Just as Michelle Alexander’s The New Jim Crow documents a post-Civil-Rights era of mass incarceration of minorities in America, Douglas Blackmon’s Slavery By Another Name, an account of the neo-slavery of African Americans after Reconstruction, provides critical background for the historical persistence of the repression of African American freedoms. These behaviors and policies are the true heritage of the Lost Cause emblematized by the stars and bars. "Under laws enacted specifically to intimidate blacks, tens of thousands of African Americans were arbitrarily arrested, hit with outrageous fines, and charged for the costs of their own arrests. With no means to pay these ostensible 'debts,' prisoners were sold as forced laborers to coal mines, lumber camps, brickyards, railroads, quarries and farm plantations. Thousands of other African Americans were simply seized by southern landowners and compelled into years of involuntary servitude. Government officials leased falsely imprisoned blacks to small-town entrepreneurs, provincial farmers, and dozens of corporations—including U.S. Steel Corp.—looking for cheap and abundant labor. Armies of 'free' black men labored without compensation, were repeatedly bought and sold, and were forced through beatings and physical torture to do the bidding of white masters for decades after the official abolition of American slavery." (From Blackmon's summary of Slavery by another Name.)
Blackmon, who grew up in the South, also weighed in on the Confederate flag’s removal, in Why must the Confederate flag come down?, and he pulled no punches. Commenting on the response of Southern leadership to the Civil Rights movement, he suggested that "The refusal to take the flag back down over the 50 years since then has been simply this: an effort to falsely obscure the explicitly racist nature of those leaders–and white southerners and lots of other white Americans generally–in that two-decade long extended moment of national decision when white southern men, women, teachers, preachers, politicians, police, judges, doctors, lawyers, mechanics and every other stripe overwhelmingly failed. Faced with the greatest question of social conscious they would ever confront, they failed as Americans. They failed as Christians. They failed as believers in freedom. They failed as parents and grandparents. And for the next two generations or more, it became important among white southerners to conceal or excuse that abject failure."

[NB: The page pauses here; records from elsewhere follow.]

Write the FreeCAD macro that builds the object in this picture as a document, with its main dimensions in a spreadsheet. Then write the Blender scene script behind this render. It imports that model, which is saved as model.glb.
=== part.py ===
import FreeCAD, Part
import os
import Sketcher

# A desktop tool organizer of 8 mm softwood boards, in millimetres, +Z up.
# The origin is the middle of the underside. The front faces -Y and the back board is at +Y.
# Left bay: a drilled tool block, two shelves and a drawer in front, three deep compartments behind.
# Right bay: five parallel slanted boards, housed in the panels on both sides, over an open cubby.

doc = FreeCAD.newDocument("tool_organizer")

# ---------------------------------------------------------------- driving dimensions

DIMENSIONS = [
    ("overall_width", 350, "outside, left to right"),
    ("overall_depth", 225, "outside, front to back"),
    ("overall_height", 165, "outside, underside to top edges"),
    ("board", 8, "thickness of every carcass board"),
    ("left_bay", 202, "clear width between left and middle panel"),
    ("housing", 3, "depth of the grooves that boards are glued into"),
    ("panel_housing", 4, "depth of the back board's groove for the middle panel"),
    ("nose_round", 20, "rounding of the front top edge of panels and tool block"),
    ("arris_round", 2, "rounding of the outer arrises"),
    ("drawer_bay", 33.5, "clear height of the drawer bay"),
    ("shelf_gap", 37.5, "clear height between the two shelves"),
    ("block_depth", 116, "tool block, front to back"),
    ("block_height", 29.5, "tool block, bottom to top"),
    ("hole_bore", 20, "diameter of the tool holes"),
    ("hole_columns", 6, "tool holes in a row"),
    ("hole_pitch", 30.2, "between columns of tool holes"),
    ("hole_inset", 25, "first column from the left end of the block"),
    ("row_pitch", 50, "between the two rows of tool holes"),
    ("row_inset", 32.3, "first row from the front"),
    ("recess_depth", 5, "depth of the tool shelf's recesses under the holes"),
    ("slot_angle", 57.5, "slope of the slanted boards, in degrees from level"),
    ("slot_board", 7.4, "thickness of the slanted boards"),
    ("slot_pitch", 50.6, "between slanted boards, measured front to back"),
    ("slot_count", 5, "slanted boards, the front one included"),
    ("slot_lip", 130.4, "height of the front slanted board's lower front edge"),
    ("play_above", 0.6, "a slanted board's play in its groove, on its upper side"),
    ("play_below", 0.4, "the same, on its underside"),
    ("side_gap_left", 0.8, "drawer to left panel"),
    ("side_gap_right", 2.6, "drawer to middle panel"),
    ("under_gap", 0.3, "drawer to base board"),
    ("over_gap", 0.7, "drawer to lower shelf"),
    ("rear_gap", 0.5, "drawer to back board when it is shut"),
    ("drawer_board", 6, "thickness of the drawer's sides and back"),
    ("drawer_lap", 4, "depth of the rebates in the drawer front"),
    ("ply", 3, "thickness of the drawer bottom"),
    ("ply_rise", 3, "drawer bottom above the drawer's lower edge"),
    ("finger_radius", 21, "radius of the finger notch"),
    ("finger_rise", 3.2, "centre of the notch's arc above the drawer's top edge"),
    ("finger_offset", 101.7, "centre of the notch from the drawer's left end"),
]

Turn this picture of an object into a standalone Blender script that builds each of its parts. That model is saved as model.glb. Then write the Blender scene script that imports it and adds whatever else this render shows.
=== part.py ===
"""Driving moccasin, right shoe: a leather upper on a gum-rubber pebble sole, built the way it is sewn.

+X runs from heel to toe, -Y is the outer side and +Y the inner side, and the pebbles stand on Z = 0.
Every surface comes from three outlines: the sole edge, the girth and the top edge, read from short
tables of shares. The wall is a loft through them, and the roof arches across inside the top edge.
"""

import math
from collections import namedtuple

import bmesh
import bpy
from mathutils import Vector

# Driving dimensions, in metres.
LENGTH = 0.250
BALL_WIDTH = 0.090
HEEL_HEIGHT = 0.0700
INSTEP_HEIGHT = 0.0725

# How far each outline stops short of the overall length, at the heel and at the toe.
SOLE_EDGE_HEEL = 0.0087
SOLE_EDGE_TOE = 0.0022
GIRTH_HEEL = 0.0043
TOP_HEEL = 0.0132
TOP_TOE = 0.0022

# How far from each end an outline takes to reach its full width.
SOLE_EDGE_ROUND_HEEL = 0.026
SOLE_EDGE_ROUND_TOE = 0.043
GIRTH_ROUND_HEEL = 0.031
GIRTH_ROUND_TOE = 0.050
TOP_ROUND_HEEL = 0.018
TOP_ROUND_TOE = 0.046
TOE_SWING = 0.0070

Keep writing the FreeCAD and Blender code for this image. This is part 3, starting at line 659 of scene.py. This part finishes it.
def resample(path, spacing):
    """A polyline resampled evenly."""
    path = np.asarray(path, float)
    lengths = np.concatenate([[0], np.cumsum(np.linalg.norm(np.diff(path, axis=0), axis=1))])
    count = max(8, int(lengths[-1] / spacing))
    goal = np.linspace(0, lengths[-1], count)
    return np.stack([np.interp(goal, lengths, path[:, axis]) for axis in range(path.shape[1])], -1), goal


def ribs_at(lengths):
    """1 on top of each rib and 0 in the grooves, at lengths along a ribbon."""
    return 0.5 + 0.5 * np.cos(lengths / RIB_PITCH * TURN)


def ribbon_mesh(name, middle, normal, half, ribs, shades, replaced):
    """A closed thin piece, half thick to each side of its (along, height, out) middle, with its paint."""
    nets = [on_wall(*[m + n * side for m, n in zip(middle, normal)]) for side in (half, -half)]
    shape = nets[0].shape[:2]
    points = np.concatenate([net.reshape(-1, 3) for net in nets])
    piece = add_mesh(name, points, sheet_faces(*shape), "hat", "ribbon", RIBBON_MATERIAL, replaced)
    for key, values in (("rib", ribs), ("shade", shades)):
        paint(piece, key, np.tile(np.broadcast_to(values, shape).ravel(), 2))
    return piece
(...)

He also suggested that the generations who clung tenaciously and brutally to a post-Emancipation segregated society in the South, who fought kicking and screaming against the Civil Rights movement, are aging rapidly, and their worship of a white-washed “heritage” is slowly fading. By historical attrition, upcoming generations are less likely to worship such a false and deleterious god. "But time marched on those gentlemen. Those aging white males are no longer the overwhelmingly dominant cohort in the southern states – just as those white voters are declining in political control of the South. Hence Virginia, Florida and North Carolina are presidential battleground states. Georgia is in play. Not many people are so obtuse still to believe that the declining performance educationally and economically of white males in rural America, especially the South, is because of affirmative action or because black people today are allowed to go to high school, and to vote."

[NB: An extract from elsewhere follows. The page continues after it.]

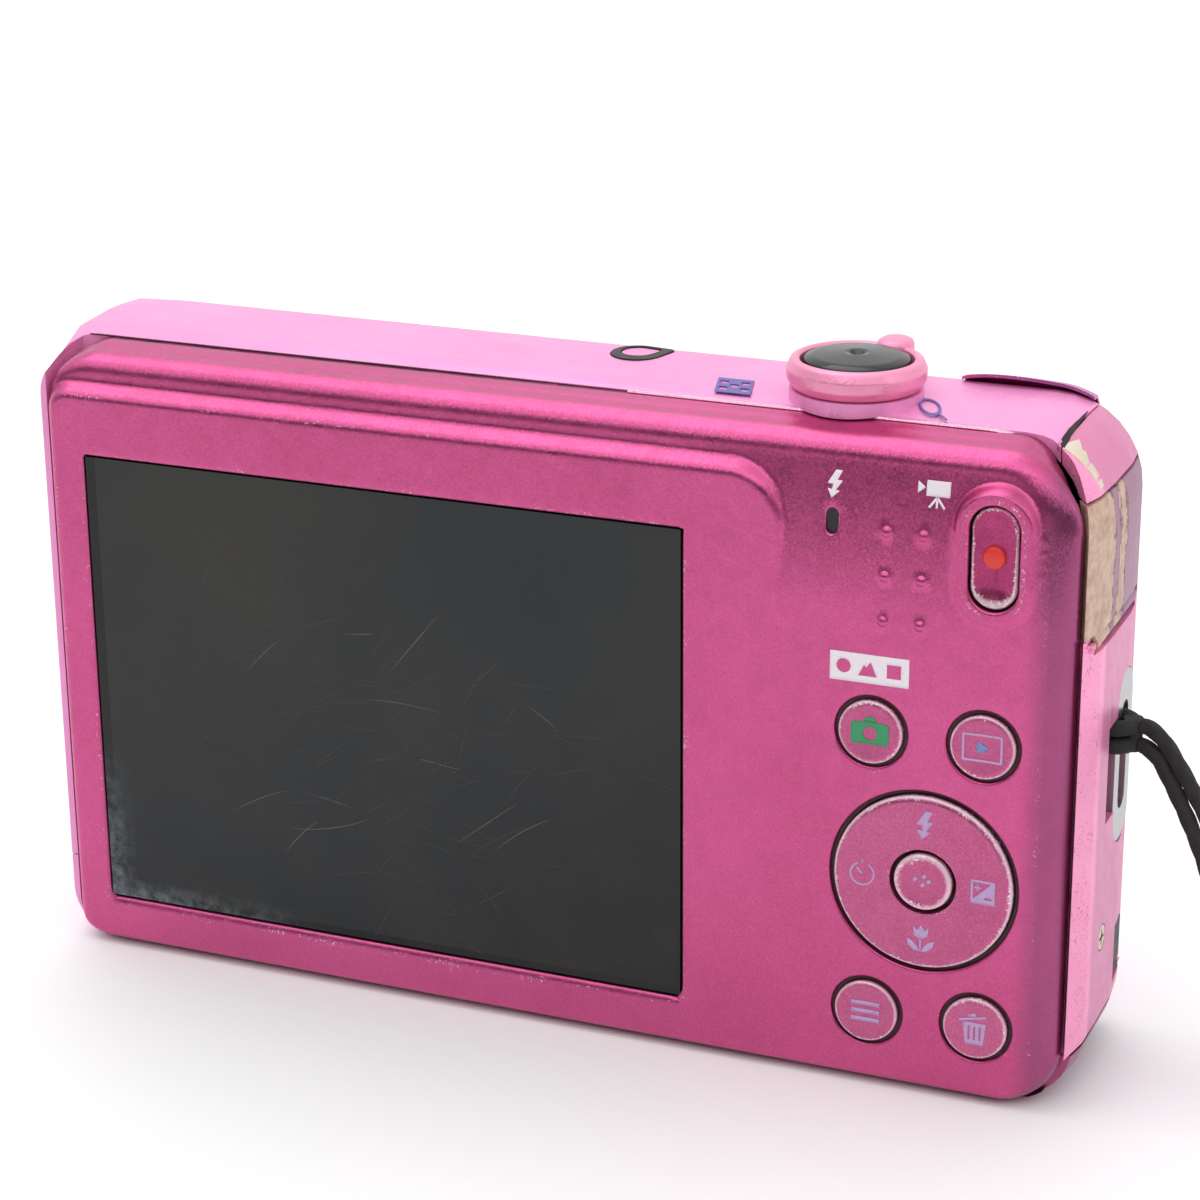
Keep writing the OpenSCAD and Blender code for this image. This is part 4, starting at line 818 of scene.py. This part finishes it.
def sign(name, shapes, at, surface, mat, body="camera", size=1, on_top=False):
    """Thin ink on a surface. A shape is a list of closed lines: the outside one, then its holes."""
    points, faces, base = [], [], 0
    for lines in shapes:
        lines = [fine(np.asarray(line, float) * size) for line in lines]
        low, high = lines[0].min(0), lines[0].max(0)
        gx, gz = np.meshgrid(np.arange(low[0], high[0], 0.3), np.arange(low[1], high[1], 0.3))
        flat, triangles = fill(lines, np.stack([gx.ravel(), gz.ravel()], axis=1))
        flat = flat + at
        height = surface(*flat.T)
        flat_top = np.column_stack([flat, height + INK_LIFT])
        points.append(flat_top if on_top else stand(flat, height - INK_LIFT))
        faces += [tuple(base + k for k in face) for face in triangles]
        base += len(flat)
    obj = piece(f"sign_{name}", np.concatenate(points), faces, mat, body)
    thick = obj.modifiers.new("thick", "SOLIDIFY")
    thick.thickness, thick.offset = 0.04 * MM, 0


def bolt():
    right = [(0.05, 0.5), (0.3, 0.5), (0.12, 0.14), (0.32, 0.14), (0.08, -0.22), (0.24, -0.22)]
    left = [(-0.06, -0.5), (-0.22, -0.16), (-0.07, -0.2), (-0.02, 0.0), (-0.24, 0.0)]
    return [[right + left]]


def tulip():
    bloom = [(-0.55, 0.95), (-0.3, 0.6), (0, 1.0), (0.3, 0.6), (0.55, 0.95), (0.5, 0.25), (0.2, 0.02)]
    bloom += [(-0.2, 0.02), (-0.5, 0.25)]
    left = [(-0.08, -0.95), (-0.5, -0.9), (-0.9, -0.5), (-1.0, -0.05), (-0.55, -0.25), (-0.2, -0.6)]
    right = [(-x, z) for x, z in reversed(left)]
    return [[bloom], [bar(-0.06, 0.06, -0.95, -0.02)], [left], [right]]


def trash_can():
    can = [(-0.8, 0.45), (-0.62, -1.15), (0.62, -1.15), (0.8, 0.45)]
    slots = [bar(x - 0.07, x + 0.07, -0.85, 0.2) for x in (-0.38, 0, 0.38)]
    lid, grip = stroke((-1.05, 0.55), (0.8, 0.95), 0.17), stroke((-0.4, 0.95), (0.1, 1.06), 0.22)
    return [[can, *slots], [lid], [grip]]


def cine_camera():
    front = [(-1.2, 0.95), (-1.2, 0.05), (-0.62, 0.5)]
    legs = [[stroke((0.3, -0.15), (x, -0.95), 0.17)] for x in (-0.3, 0.3, 0.9)]
    return [[bar(-0.55, 1.25, -0.1, 1.05)], [front], *legs]


def still_camera():
    body = outline(-1.35, 1.35, -0.85, 0.75, [0.25] * 4, 24)
    return [[body, circle(0, -0.08, 0.5, 40)], [[(-0.5, 0.8), (0.5, 0.8), (0.3, 1.15), (-0.3, 1.15)]]]


def scene_plate():
    """A plate with a disc, a hill and a square cut out of it."""
    hill = [(-0.95, -0.65), (0.65, -0.65), (0.1, 0.65), (-0.25, 0.1), (-0.45, 0.35)]
    return [[bar(-3.38, 3.38, -1.25, 1.25), circle(-2.2, 0.05, 0.62, 24), hill, bar(1.5, 2.7, -0.6, 0.6)]]


def plus_minus():
    """A framed square, half filled, with a plus in the empty half and a minus in the filled one."""
    frame_line = outline(-1.05, 1.05, -1.05, 1.05, [0.06] * 4, 16)
    square = [frame_line, [(-0.85, -0.7), (0.7, 0.85), (-0.85, 0.85)], bar(0.15, 0.8, -0.6, -0.42)]
    plus = [[bar(-0.75, -0.15, 0.3, 0.46)], [bar(-0.53, -0.37, 0.48, 0.7)], [bar(-0.53, -0.37, 0.06, 0.28)]]
    return [square, *plus]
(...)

Blackmon finished his comments on the Confederate flag with this: "the only people today who exhibit the Confederate flag–other than state governments, ironically, and a few holdout private schools–are in fact white supremacists, loutish rednecks, a has-been country music singer or two, neo-Nazis, and pathetically undereducated fools. Oh, and yes, people who make meth in broken down trailer houses. . . . What bloodless shell of a person would choose to fly such a flag now? Finally, all who are willing can see that."
So, is the Lost Cause finally getting lost? With this current, reluctant acknowledgment of the obvious symbolism of the Confederate flag, there is some reason to hope that the powerful pull of the Lost Cause on the South is diminishing. But there is still a long way to go – power over others is not relinquished readily.